2008 beloit snappers team set review

June 26, 2008

2008 Beloit Snappers team set
Official Score – TWO RUN RAINMAKER
Manufacturer: Grandstand
Retail price: $10.00

I wish to begin by stating that it was an absolute PLEASURE to review this particular team set. The Beloit fans are fortunate to have such a quality product available to help them document the 2008 season as their Snappers continue in their winning ways in the Western Division of the Midwest League.

I must caution that this set lacks a printed checklist and utilizes player jersey numbers as card identifiers on the back (without benefit of a # of # designation), a small detail that I know will frustrate the most anal of completist collectors. With that out of the way, let’s move on to the official checklist.

Checklist: 32 cards
1 – [1] Rudy Hernandez (hitting coach)
2 – [2] Ramon Santana (ss)
3 – [4] Chris Cates (ss)
4 – [5] Joe Benson (of)
5 – [7] Ben Revere (of)
6 – [8] Garrett Olson (3b)
7 – [9] Daniel Lehmann (c)
8 – [10] Chris Parmelee (of)
9 – [11] Steve Singleton (ss)
10 – [13] Daniel Berlind (p)
11 – [16] Jair Fernandez (c)
12 – [17] Spencer Steedley (p)
13 – [18] Matt Williams (p)
14 – [19] Greg Yersich (c)
15 – [21] Charles Nolte (p)
16 – [22] Michael Tarsi (p)
17 – [23] Mark Dolenc (of)
18 – [24] Deibinson Romero (3b)
19 – [25] Gary Lucas (pitching coach)
20 – [26] Brad Tippett (p)
21 – [27] Steve Hirschfeld (p)
22 – [28] David Bromberg (p)
23 – [30] Michael McCardell (p)
24 – [31] Blair Erikson (p)
25 – [33] Ozzie Lewis (of)
26 – [35] Brian Kirwan (p)
27 – [37] Santos Arias (p)
28 – [39] Nelson Prada (manager)
29 – [40] Loek Van Mil (p)
30 – [‘08] Kazumasa Manabe (strength coach)
31 – [‘08] Alan Rail (trainer)
32 – [‘08] Snappy D. Turtle (mascot)

The Class Low “A” affiliate of the Minnesota Twins through 2010, the Beloit Snappers have sprinted to an early lead in the second half of the Midwest League’s Western Division after finishing the first half in third place. They play their home games at Pohlman Field in Beloit, Wisconsin. Home to just under 38,000 Snapper fans, the “Petunia City” is located at the confluence of the Rock River and Turtle Creek, and nearly straddles the mythical Illinois/Wisconsin border.

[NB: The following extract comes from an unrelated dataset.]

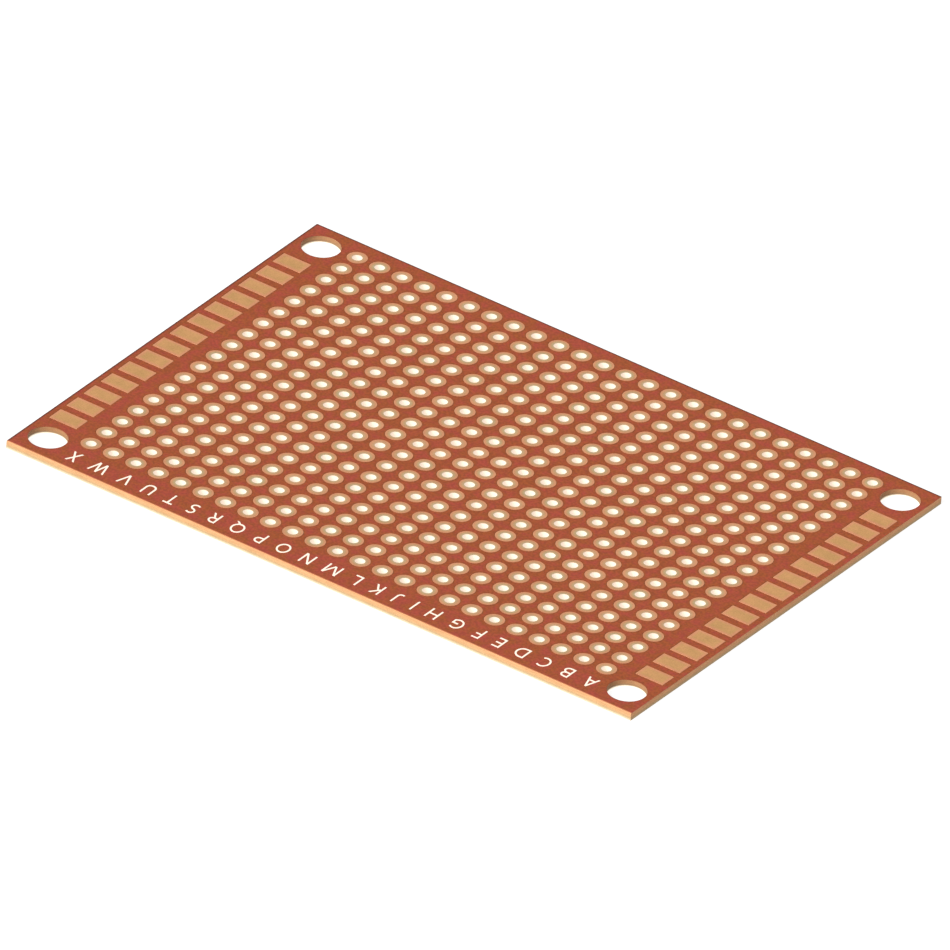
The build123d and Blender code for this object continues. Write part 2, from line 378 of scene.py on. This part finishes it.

The cards in this set include a nice mixture of action and portrait shots featuring stunning photography framed by an eighth-inch white border. Player names along with the snazzy team logo and name are superimposed over the image of a bat rack along the lower margin of the cards. While not detracting from the overall appearance, this does lend itself for effortless reading of player names- even in low light situations.

This card of Brian Kirwan is fabulous not only because the photo is both in focus and well cropped, but also because the outfield signage helps capture the flavor of the ballpark. For instance, the Hormel Chili sign is likely significant to many Beloitians as they probably at least know someone with no more than a couple of degrees of separation from the Hormel plant. Beloit is also the birthplace of Korn Kurls, Cheap Trick’s Robin Zander and the speedometer. Both Chief Black Hawk and former Major League infielder Jerry Kenny once called Beloit home.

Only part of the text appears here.